- **GOAL OF THE EXERCISE**
Lift out all lines below that contain "model".

- **EXTRACTED INFORMATION**
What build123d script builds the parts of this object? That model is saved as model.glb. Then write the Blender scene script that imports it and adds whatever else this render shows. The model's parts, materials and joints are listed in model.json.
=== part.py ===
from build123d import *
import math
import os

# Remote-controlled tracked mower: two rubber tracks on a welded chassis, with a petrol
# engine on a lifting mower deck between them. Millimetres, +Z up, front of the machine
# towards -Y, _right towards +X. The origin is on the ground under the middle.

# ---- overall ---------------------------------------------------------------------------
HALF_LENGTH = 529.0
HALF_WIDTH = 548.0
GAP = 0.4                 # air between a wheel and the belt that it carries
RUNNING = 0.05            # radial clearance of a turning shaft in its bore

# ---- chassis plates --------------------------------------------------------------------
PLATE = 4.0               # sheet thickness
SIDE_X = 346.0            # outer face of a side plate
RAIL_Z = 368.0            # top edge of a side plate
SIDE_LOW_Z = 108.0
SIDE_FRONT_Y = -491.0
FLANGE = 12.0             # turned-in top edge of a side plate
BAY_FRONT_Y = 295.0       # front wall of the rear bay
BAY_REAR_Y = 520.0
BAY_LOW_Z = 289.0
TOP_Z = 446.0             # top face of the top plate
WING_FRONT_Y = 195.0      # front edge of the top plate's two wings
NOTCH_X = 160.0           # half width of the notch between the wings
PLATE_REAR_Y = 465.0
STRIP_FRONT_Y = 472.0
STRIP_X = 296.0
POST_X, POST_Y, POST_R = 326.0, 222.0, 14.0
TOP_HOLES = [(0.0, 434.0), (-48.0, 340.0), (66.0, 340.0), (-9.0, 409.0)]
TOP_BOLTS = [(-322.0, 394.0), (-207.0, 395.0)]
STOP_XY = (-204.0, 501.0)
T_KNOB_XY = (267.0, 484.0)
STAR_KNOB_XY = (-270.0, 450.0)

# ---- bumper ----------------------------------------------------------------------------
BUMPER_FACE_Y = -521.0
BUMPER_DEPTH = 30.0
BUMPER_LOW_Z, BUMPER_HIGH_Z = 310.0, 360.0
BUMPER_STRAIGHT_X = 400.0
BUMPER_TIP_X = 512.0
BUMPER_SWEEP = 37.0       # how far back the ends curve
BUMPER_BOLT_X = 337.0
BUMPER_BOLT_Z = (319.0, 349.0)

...

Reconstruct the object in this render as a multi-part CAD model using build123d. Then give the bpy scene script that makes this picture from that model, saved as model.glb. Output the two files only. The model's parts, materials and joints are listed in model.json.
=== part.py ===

- **CORRECT ANSWER**
What build123d script builds the parts of this object? That model is saved as model.glb. Then write the Blender scene script that imports it and adds whatever else this render shows. The model's parts, materials and joints are listed in model.json.
Reconstruct the object in this render as a multi-part CAD model using build123d. Then give the bpy scene script that makes this picture from that model, saved as model.glb. Output the two files only. The model's parts, materials and joints are listed in model.json.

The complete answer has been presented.